Eddy Bellegueule, alias Edouard Louis, est issu du Nord, de cet espace géographique et social où la disparition des industries textiles et des mines se conjugue, à bien des endroits, avec misère sociale et quart monde. Né dans une famille de prolétaires sans lendemains, sans formation et avec un horizon immédiat fort limité, il raconte une enfance de vilain petit canard, dans un milieu familial très frustre et cependant constitutif de son histoire personnelle. Ses parents ne sont pas de « mauvais » parents, ils sont simplement limités dans leurs capacités à faire face au réel et sont parfois rudes, voire violents, par un mimétisme qui s’inscrit dans la logique d’un sens commun propre à une sous-culture, celle des pavillons et des immeubles où vivent des centaines de milliers de petits Français sans grandes ressources matérielles et culturelles. La fleur au milieu du fumier, en quelque sorte. Si de surcroit, la fleur est homosexuelle, et de sexe masculin, la situation se corse. Eddy Bellegueule raconte le parcours du combattant d’une sorte de saint Sébastien des corons, c’est la version gay de « Bienvenue chez les Chtis », autrement dit bienvenue dans l’enfer ordinaire de l’homophobie, des sexualités frustres, et des lendemains barrés, le plus souvent mal barrés, entre alcoolisme socialisé et violences familiales ou de proximité ordinaires. Au collège, un rituel s’est instauré, on coince Eddy dans un couloir pour lui faire des misères, pour le cogner, pour lui cracher à la gueule, puisqu’Eddy est pédé, et qu’il lui faut bien ainsi payer son ticket d’entrée au royaume de la normalité auquel il n’adhère pas, il ne saurait adhérer. Non content d’être autre sur le plan sexuel, il est intelligent, et se raccroche, progressivement, sans presque s’en rendre compte, aux apprentissages. Un atelier théâtre au collège lui permettra finalement de s’éloigner définitivement de son lieu d’origine pour un bon lycée à Amiens.
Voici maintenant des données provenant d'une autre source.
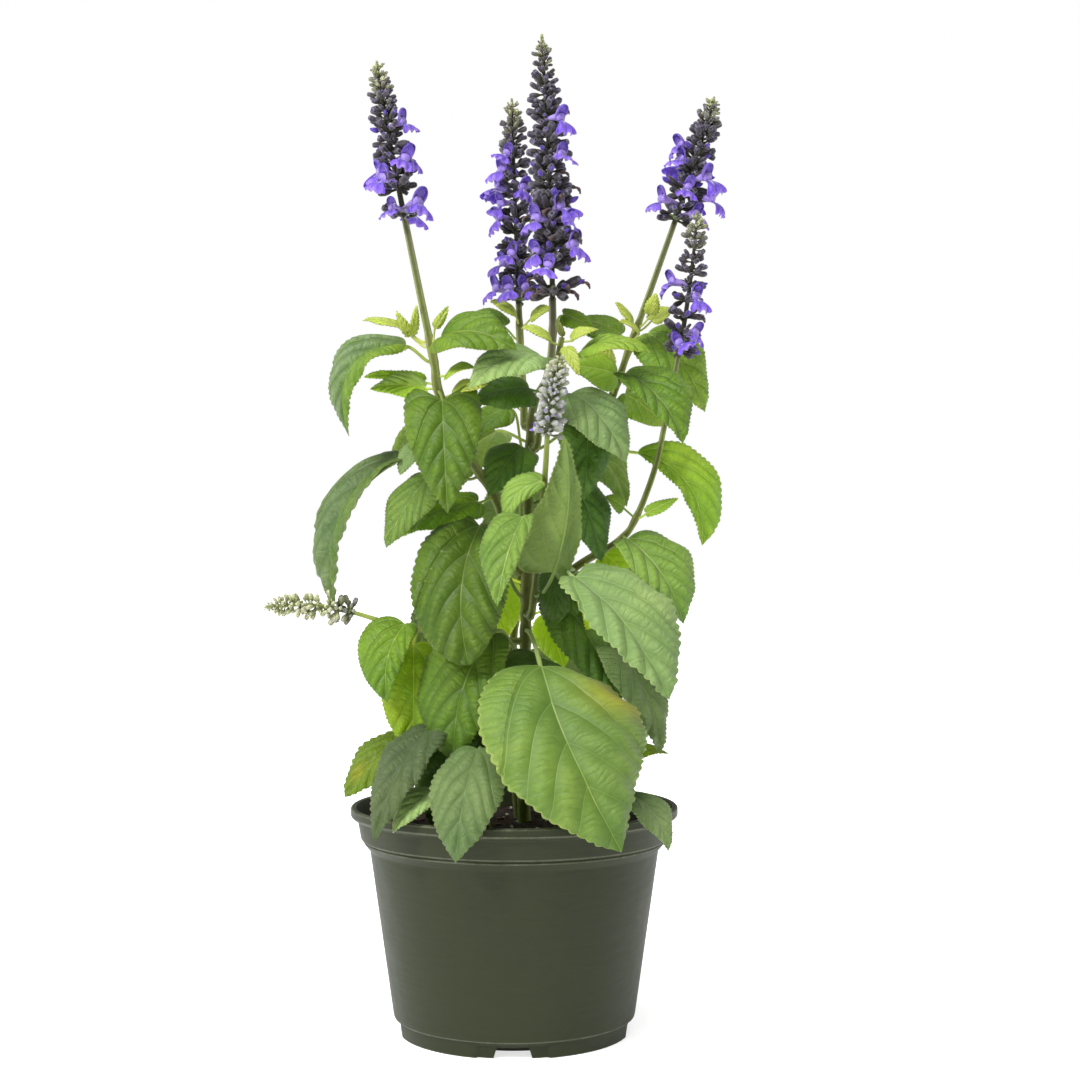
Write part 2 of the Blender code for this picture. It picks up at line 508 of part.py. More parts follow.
def leaf_shape(leaf, route, stations, sunk):
    """A closed leaf of six points a section: a petiole from the stem, then a toothed, folded blade."""
    base, tip = np.asarray(leaf.base, float), np.asarray(leaf.tip, float)
    chord = tip - base
    faces_way = across(leaf.faces, chord)
    foot, out = side_of(route, leaf.height, base)
    if sunk:
        foot = foot - out * (GAP + SPRIG_ROOT)
    stalk = STALK_HALF + STALK_GROWTH * math.dist(base, tip)

    t = np.linspace(0, 1, stations) ** TIP_CROWDING
    bend = leaf.arch * faces_way + leaf.sway * np.cross(unit(chord), faces_way)
    start = unit(chord + 4 * bend)
    bend_angle = math.acos(float(unit(base - foot) @ start))
    steps = STALK_STEPS + (stations == LONG_STATIONS) + (bend_angle > SHARP_BEND and not sunk)
    path = np.vstack((petiole_line(foot, out, base, start, steps),
                      base + np.outer(t, chord) + np.outer(4 * t * (1 - t), bend)))
    tangents = np.gradient(path, axis=0)
    tangents[0], tangents[steps] = out, start
    tangents /= np.linalg.norm(tangents, axis=1)[:, None]
    normals = leaf_normals(tangents, faces_way, steps)
    sides = np.cross(tangents, normals)

    teeth = np.where(np.arange(stations) % 2 == 0, -1.0, 1.0)
    wide = np.concatenate((np.full(steps, stalk), 0.5 * leaf.width * half_width(t, teeth)))
    wide[steps], wide[-1] = stalk, BLADE_THICKNESS / 2
    on_blade = np.concatenate((np.zeros(steps + 1), np.ones(stations - 1)))
    lift = math.radians(leaf.fold) * on_blade
    half = np.concatenate((np.full(steps, STALK_DEPTH * stalk), np.full(stations, BLADE_THICKNESS / 2)))
    rib = np.concatenate((np.zeros(steps), RIB_DEPTH * (1 - t)))
    turn = math.radians(leaf.twist) * np.concatenate((np.zeros(steps), t))

    cos, sin = np.cos(turn)[:, None], np.sin(turn)[:, None]
    normals, sides = normals * cos + sides * sin, sides * cos - normals * sin
    edge = (wide * np.cos(lift))[:, None] * sides
    rise = (wide * np.sin(lift))[:, None] * normals
    up, down = half[:, None] * normals, (half + rib)[:, None] * normals
    corners = (path - edge + rise + up, path + up, path + edge + rise + up,
               path + edge + rise - up, path - down, path - edge + rise - up)
    return np.stack(corners, axis=1).reshape(-1, 3), leaf_faces(len(path))


def build_stems(routes):
    """Each stem with its small leaves fused on."""
    for name, route in routes.items():
        stem = new_object(name, *tube(route.path, route.radii, STEM_SIDES, math.pi / STEM_SIDES), "stem")
        sprigs = []
        for leaf in SPRIGS:
            if leaf.stem == name:
                small = math.dist(leaf.base, leaf.tip) < SMALL_BLADE
                sprigs.append(leaf_shape(leaf, route, SMALL_STATIONS if small else SPRIG_STATIONS, True))
        fuse(stem, sprigs, ("stem",))


def build_leaves(routes):
    """Each large leaf as its own piece, with its petiole's foot a gap away from the stem."""
    for name, leaf in LEAVES.items():
        length = math.dist(leaf.base, leaf.tip)
        stations = SHORT_STATIONS
        if length > MIDDLE_BLADE:
            stations = LONG_STATIONS if length > LONG_BLADE else MIDDLE_STATIONS
        new_object(name, *leaf_shape(leaf, routes[leaf.stem], stations, False), "leaf")


def spike_axis(spike, route):
    """The spike's axis, as a function of the share of its height, leaving along the stem."""
    top, way = route.path[-1], unit(route.path[-1] - route.path[-2])
    foot, tip = top + GAP * way, np.asarray(spike.tip, float)
    middle = foot + 0.5 * np.linalg.norm(tip - foot) * way
    return lambda t: (1 - t) ** 2 * foot + 2 * t * (1 - t) * middle + t**2 * tip


def calyx(corners, heart, along, size, lean, sides):
    """One club-shaped calyx that grows out of a face of the core: its wide ring and its end, and its way out."""
    centre = sum(corners) / 4
    out = across(centre - heart, along)
    reach = size / max(math.sin(lean), STEEPEST)
    room = CALYX_ROOM * math.tan(math.pi / sides)
    middle_radius = math.dist(centre, heart) + CALYX_WIDEST * reach * math.sin(lean)
    radius = min(CALYX_GIRTH * size, room * middle_radius / (1 + room * math.cos(lean)))
    way = math.sin(lean) * out + math.cos(lean) * along
    rise = math.sin(lean) * along - math.cos(lean) * out
    side = unit(corners[1] - corners[0])
    middle = centre + CALYX_WIDEST * reach * way
    ring = [middle + radius * (a * side + b * rise) for a, b in ((-1, -1), (1, -1), (1, 1), (-1, 1))]
    return np.array((*ring, centre + reach * way)), out


def flower(start, way, reach):
    """A closed two-lipped flower: a slim tube that opens into a hood above and a broad notched lip below."""
    side = unit(np.cross(way, UP))
    up = np.cross(side, way)
    mouth = start + reach * way
    angles = 2 * math.pi * np.arange(3) / 3
    foot = start + FLOWER_TUBE * (np.cos(angles)[:, None] * up + np.sin(angles)[:, None] * side)
    rim = [HOOD, *RIM_SIDE, LIP, *((x, -y, z) for x, y, z in reversed(RIM_SIDE))]
    rim = np.array([mouth + FLOWER_SIZE * (x * way + y * side + z * up) for x, y, z in rim])
    points = np.vstack((foot, rim, mouth + FLOWER_SIZE * FLOWER_THROAT * way))
    faces = [(2, 1, 0)]
    owner = (0, 1, 1, 1, 1, 1, 2, 2, 2, 2)
    count = len(rim)
    for i in range(count):
        j = (i + 1) % count
        faces.append((owner[i], 3 + j, 3 + i))
        if owner[i] != owner[j]:
            faces.append((owner[i], owner[j], 3 + j))
        faces.append((3 + i, 3 + j, 3 + count))
    return points, faces


def whorl_rises(spike):
    """The share of the spike's height at which each whorl sits, closer together towards the tip."""
    share = np.linspace(0, 1, spike.whorls) ** WHORL_CROWDING
    return FIRST_WHORL + (LAST_WHORL - FIRST_WHORL) * share


def core_rings(spike, axis, stations):
    """Rings of the spike's core at shares of its height, with the stem's direction at each."""
    sectors = 2 * math.pi * np.arange(spike.sides) / spike.sides
    rings, directions = [], []
    side = np.array((1.0, 0.2, 0.1))
    for k, t in enumerate(stations):
        along = unit(axis(min(t + 0.01, 1.0)) - axis(max(t - 0.01, 0.0)))
        side = across(side, along)
        angles = sectors + math.pi / spike.sides * min(max(k - 1, 0) // 2, spike.whorls - 1)
        ring = np.cos(angles)[:, None] * side + np.sin(angles)[:, None] * np.cross(along, side)
        rings.append(axis(t) + np.interp(t, (0, 1), (CORE_RADIUS, CORE_TIP)) * ring)
        directions.append(along)
    return rings, directions


def build_spike(name, spike, routes, draw):
    """A spike: a slim core with whorls of calyces that shrink towards the tip, and its open flowers."""
    axis = spike_axis(spike, routes[spike.stem])
    length = math.dist(axis(1.0), axis(0.0))
    sides = spike.sides
    rises = whorl_rises(spike)
    band = np.minimum(0.5 * CALYX_ROOT / length, 0.3 * np.gradient(rises))
    stations = [0.0] + [rise + sign * half for rise, half in zip(rises, band) for sign in (-1, 1)] + [1.0]
    rings, directions = core_rings(spike, axis, stations)

    points, faces, calyces = list(np.vstack(rings)), [], []
    last = len(stations) - 1
    for k in range(last):
        whorl = (k - 1) // 2 if k % 2 == 1 and k < last - 1 else None
        for i in range(sides):
            a, b = k * sides + i, k * sides + (i + 1) % sides
            corners = (a, b, b + sides, a + sides)
            if whorl is None:
                faces.append(corners)
                continue
            t = rises[whorl]
            size = spike.girth * (1 - CALYX_SHRINK * t**SHRINK_POWER) * (1 + CALYX_SPREAD * draw.uniform(-1, 1))
            lean = math.radians(LEAN_TOP + (LEAN_LOW - LEAN_TOP) * (1 - t) + LEAN_SPREAD * draw.uniform(-1, 1))
            places = [points[c] for c in corners]
            club, out = calyx(places, axis(t), directions[k], size, lean, sides)
            first = len(points)
            points += list(club)
            calyces.append((t, out, club[:4].mean(axis=0), club[4]))
            for c in range(4):
                d = (c + 1) % 4
                faces += [(corners[c], corners[d], first + d, first + c), (first + c, first + d, first + 4)]
    faces.append(tuple(range(sides - 1, -1, -1)))
    faces.append(tuple(range(last * sides, (last + 1) * sides)))
    core = new_object(name, points, faces, "calyx")

    flowers = []
    for rise, turn in spike.flowers:
        facing = np.array((math.cos(math.radians(turn)), math.sin(math.radians(turn)), 0.0))
        _, _, middle, end = max(calyces, key=lambda row: row[1] @ facing - WHORL_WEIGHT * abs(row[0] - rise))
        flowers.append(flower(middle, unit(unit(end - middle) + facing), math.dist(end, middle)))
    return fuse(core, flowers, ("calyx", "flower"))


def main():
    """Clear the scene and build every piece."""
    for old in list(bpy.data.objects):
        bpy.data.objects.remove(old)
    draw = random.Random(RANDOM_SEED)
    build_pot()
    build_soil()
    routes = stem_routes()
    build_stems(routes)
    build_leaves(routes)
    for name, spike in SPIKES.items():
        build_spike(name, spike, routes, draw)


main()
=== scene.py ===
"""The looks of a potted salvia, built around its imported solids.

Sizes and places are in millimetres, and MM turns them into metres when a mesh is made. The pot stands on
z = 0 with its axis on the z axis, the side that the camera sees faces -Y, and +X is on its right. The
places of stems, leaves and flower spikes are those of the solids that they replace.
"""

import json
import logging
import math
from dataclasses import dataclass, field
from enum import Enum
from typing import Any, Sequence

import bpy
import numpy as np
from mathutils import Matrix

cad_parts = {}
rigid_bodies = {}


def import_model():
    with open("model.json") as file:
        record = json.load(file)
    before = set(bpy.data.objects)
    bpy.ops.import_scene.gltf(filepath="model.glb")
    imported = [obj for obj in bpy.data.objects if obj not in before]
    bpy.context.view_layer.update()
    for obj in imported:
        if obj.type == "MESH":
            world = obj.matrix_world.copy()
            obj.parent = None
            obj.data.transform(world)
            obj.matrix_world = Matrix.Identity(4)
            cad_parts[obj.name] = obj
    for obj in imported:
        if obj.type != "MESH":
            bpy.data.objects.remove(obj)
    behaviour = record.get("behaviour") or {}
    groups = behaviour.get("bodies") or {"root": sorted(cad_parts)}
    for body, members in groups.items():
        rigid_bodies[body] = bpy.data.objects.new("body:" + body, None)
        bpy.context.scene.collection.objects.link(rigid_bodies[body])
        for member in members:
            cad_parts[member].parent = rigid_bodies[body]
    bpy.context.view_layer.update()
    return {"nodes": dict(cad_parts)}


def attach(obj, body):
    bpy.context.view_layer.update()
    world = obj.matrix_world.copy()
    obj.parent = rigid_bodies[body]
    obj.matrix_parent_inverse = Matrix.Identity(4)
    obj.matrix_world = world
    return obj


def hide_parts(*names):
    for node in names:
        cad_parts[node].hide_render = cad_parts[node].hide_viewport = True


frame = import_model()

MM = 0.001
LOG = logging.getLogger("salvia")

Array = np.ndarray
Point = tuple[float, float, float]
Colour = tuple[float, float, float]
Pairs = tuple[tuple[float, float], ...]
Draw = np.random.Generator
Socket = bpy.types.NodeSocket
Material = bpy.types.Material

UPRIGHT = (0.0, 0.0, 1.0)
AWAY = (0.0, 1.0, 0.0)

# A branch or a petiole starts ROOT deep in the stem that carries it. A branch's solid starts a GAP off that
# stem, and from there its first STUB stands square to it
ROOT = 1.2
STUB = 5.0
GAP = 0.3

# Side veins of a leaf, in shares of its length: a vein that starts at a on the midrib lies at
# a + VEIN_SLOPE * d + VEIN_BEND * d^2 where it is d off the midrib, and the next one starts a VEIN_STEP
# further on. The outer pair runs nearer to the margin
VEIN_SLOPE, VEIN_BEND, VEIN_STEP = 1.1, 4.1, 0.23
OUTER_SLOPE, OUTER_BEND = 0.25, 1.3


class Tone(Enum):
    """The colour that a leaf shows: by its age, and by painted light. The deep tone is a darker copy that
    paints the shade on leaves deep in the plant, and the lit tone a yellower one that paints light coming
    through a leaf from behind.
    """

    DEEP_SHADED = "deep"
    MID = "mid"
    SAGE = "sage"
    DOWNY = "downy"
    FRESH = "fresh"
    LIT = "lit"
    YOUNG = "young"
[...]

Paradoxalement, Edouard Louis trace le portrait d’une famille avec peu de moyens mais avec suffisamment d’instinct et d’amour, finalement, pour permettre au vilain petit canard de prendre son essor. D’une génération l’autre, de la figure tutélaire de l’ainé- Didier Eribon, sans pour autant guider les pas de son cadet, avec « Retour à Reims » le précède et l’annonce- à Eddy Bellegueule alias Edouard Louis, les chemins de la trahison, sexuelle et sociale, dessinent une critique de la raison sociale, si impure, qu’elle engendre et légitime les discriminations de toutes sortes et la haine de l’autre, si constitutives de notre réalité que nous n’en sommes toujours pas affranchis : La vérité de notre société est qu’elle aime trop ses stéréotypes pour ne pas faire violence à toutes celles et tous ceux qui rêvent de devenir ce qu’ils sont.
Les enseignants que nous sommes ne pourront s’empêcher de voir dans le destin d’Eddy une confirmation de leur rôle de passeurs, d’une rive l’autre. Nous n’avons pas toujours le temps de nous retourner pour, après qu’elles aient surgi enfin, libérées de la mort sociale promise, compter le nombre d’Eurydice tirées d’affaire par les apprentis Orphée que nous sommes tous, involontairement. Edouard Louis nous livre son conte de fées, bonnes et mauvaises, où le petit Poucet, grâce aux petits cailloux de la culture, trouve enfin l’espace de son épanouissement et d’un destin personnel enfin possibles, et la conclusion, provisoirement heureuse, si chèrement gagnée, un peu elliptique, offrira à bien des adolescent(e)s gais et lesbiennes le souvenir heureux d’un avenir possible. Les plus âgés, dont je suis, se diront : voilà le livre que j’aurais voulu lire quand j’avais quinze ans. Il est là, à présent. Ne vous privez pas de le lire et de l’offrir à lire. En ces temps où la « question » du genre dissimule à peine le retour de vieilles peurs et de vieilles haines recuites, « Pour en finir avec Eddy Bellegueule » est le tombeau de ces pulsions rancies, l’hommage d’une espérance perdue et retrouvée à une enfance perdue et retrouvée. Ce « Procès-verbal » signe les adieux à Eddy et les commencements d’un jeune auteur. Puisse Edouard Louis en tenir les promesses, pour le plus grand bonheur des lecteurs.